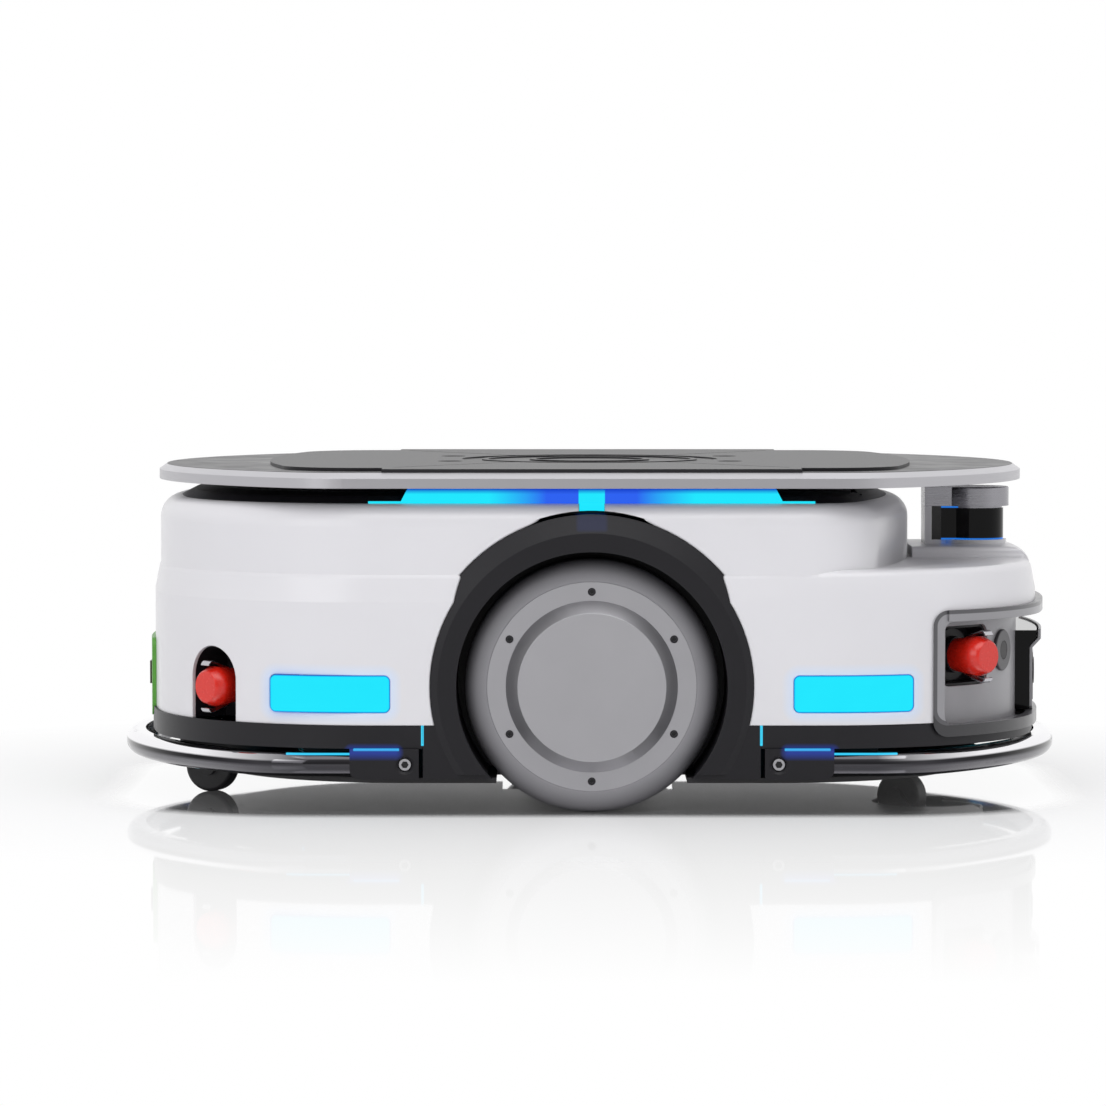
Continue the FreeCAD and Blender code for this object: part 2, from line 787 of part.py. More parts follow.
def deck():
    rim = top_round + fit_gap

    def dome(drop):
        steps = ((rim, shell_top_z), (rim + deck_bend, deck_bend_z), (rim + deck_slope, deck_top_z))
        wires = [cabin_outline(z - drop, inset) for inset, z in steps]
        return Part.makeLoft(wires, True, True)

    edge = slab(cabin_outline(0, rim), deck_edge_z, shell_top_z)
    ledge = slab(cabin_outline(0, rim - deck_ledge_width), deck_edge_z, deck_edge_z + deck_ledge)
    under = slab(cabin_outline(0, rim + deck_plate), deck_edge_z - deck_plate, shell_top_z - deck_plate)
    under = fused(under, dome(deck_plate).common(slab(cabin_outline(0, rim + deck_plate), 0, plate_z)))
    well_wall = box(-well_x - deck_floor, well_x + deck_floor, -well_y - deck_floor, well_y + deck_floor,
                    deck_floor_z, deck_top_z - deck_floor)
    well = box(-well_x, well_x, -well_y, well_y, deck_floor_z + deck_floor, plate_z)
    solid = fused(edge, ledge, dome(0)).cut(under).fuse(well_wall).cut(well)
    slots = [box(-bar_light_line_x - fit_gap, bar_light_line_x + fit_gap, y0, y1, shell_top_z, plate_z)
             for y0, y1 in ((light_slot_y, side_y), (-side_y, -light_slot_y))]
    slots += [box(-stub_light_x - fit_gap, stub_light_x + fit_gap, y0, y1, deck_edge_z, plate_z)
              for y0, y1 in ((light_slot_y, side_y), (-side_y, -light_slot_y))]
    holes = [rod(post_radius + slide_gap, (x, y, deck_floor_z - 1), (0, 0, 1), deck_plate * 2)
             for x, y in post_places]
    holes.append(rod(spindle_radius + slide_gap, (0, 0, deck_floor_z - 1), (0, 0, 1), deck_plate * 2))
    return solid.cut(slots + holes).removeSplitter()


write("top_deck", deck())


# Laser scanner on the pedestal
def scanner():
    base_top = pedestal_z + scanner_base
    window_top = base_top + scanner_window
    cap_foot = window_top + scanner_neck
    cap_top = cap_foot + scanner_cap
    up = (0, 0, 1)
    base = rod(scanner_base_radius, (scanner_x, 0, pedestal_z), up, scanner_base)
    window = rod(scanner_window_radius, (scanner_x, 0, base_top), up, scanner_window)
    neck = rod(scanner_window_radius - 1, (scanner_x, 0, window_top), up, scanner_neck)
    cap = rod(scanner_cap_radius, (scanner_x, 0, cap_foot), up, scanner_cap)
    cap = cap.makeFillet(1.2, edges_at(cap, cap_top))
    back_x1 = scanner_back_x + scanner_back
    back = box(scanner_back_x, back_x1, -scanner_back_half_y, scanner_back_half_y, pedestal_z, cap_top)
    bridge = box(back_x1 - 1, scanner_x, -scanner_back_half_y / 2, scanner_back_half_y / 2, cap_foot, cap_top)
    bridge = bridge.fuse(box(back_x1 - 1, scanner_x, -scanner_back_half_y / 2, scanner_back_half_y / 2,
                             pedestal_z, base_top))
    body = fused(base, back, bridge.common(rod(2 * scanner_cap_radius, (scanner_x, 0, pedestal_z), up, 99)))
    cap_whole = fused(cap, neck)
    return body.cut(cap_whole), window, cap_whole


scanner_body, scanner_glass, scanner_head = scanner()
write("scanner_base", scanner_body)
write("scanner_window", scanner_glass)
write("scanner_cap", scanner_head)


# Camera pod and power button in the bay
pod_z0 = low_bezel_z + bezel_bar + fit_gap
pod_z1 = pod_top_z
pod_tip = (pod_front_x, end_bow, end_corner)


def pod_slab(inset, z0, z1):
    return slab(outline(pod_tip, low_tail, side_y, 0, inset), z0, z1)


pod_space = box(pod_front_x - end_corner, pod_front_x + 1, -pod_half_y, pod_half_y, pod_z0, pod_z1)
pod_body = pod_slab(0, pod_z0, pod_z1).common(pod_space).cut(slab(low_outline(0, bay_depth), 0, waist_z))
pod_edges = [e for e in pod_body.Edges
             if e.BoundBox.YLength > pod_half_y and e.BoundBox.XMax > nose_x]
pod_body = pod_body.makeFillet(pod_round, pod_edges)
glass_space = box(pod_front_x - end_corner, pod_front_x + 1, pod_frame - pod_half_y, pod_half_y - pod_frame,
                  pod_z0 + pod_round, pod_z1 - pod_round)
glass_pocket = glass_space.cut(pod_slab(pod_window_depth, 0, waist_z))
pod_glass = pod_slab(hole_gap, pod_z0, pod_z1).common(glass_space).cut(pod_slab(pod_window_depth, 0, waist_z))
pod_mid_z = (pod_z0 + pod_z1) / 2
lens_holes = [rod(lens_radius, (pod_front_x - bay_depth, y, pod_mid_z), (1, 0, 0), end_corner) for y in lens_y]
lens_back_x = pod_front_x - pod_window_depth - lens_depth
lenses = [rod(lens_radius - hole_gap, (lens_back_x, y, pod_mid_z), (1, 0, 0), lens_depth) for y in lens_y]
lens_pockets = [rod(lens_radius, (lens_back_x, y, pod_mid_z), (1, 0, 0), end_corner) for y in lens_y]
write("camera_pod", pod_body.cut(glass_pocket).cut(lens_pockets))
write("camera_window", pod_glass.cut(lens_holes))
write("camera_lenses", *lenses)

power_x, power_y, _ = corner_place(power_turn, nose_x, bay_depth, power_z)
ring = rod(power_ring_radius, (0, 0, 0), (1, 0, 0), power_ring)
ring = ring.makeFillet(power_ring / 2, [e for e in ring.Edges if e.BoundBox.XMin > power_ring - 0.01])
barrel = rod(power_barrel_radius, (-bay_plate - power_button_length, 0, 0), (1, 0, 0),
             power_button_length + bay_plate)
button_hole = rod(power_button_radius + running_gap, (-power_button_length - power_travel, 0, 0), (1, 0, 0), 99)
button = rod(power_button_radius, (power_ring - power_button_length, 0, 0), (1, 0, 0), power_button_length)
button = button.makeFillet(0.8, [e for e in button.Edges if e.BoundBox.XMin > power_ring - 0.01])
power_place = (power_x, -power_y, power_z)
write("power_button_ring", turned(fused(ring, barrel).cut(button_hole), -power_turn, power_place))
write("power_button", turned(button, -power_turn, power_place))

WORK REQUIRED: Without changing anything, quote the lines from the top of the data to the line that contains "return Part.makeLoft(wires, True, True)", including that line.

WRITTEN SOLUTION:
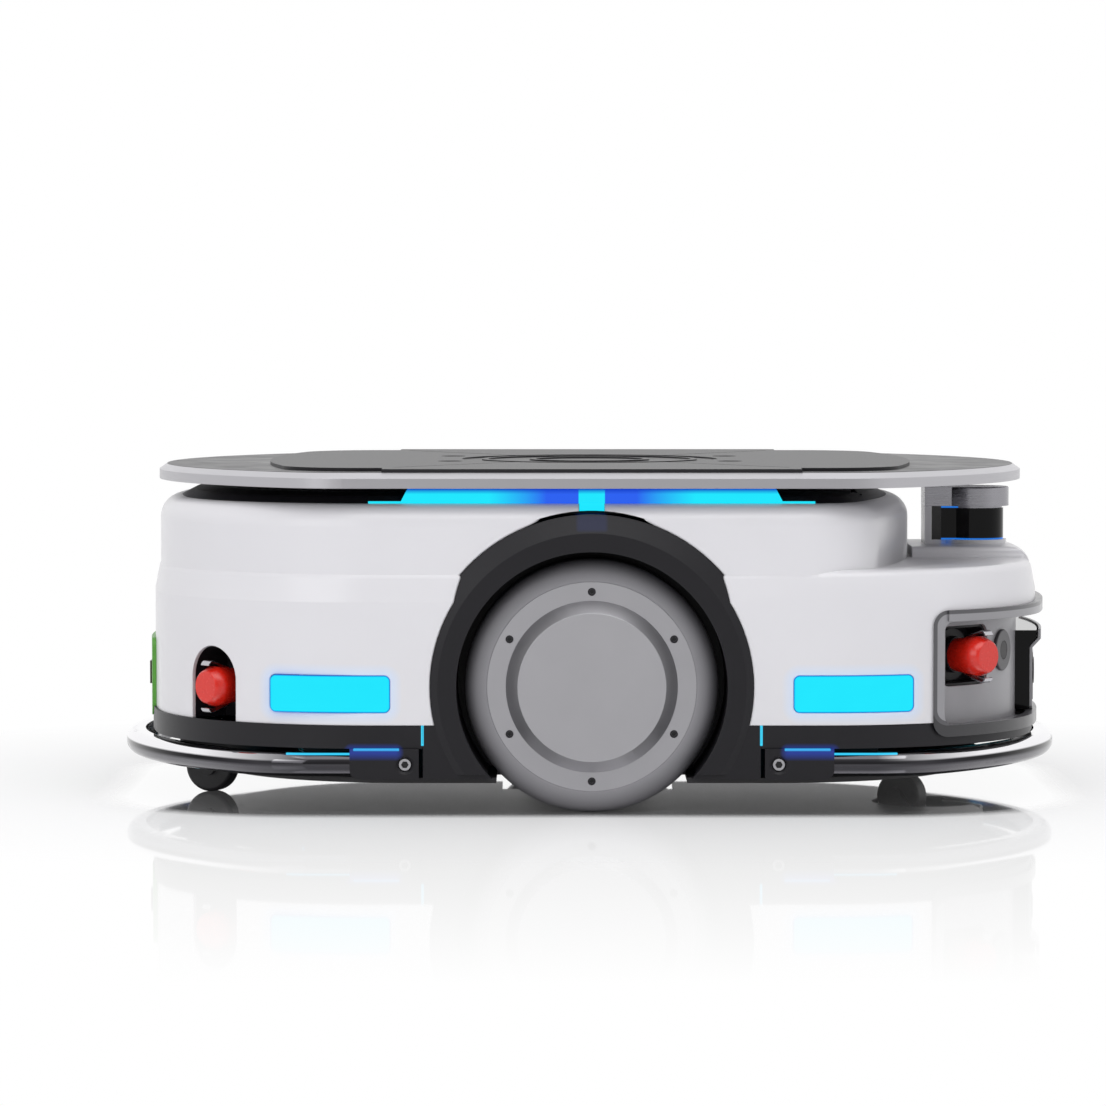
Continue the FreeCAD and Blender code for this object: part 2, from line 787 of part.py. More parts follow.
def deck():
    rim = top_round + fit_gap

    def dome(drop):
        steps = ((rim, shell_top_z), (rim + deck_bend, deck_bend_z), (rim + deck_slope, deck_top_z))
        wires = [cabin_outline(z - drop, inset) for inset, z in steps]
        return Part.makeLoft(wires, True, True)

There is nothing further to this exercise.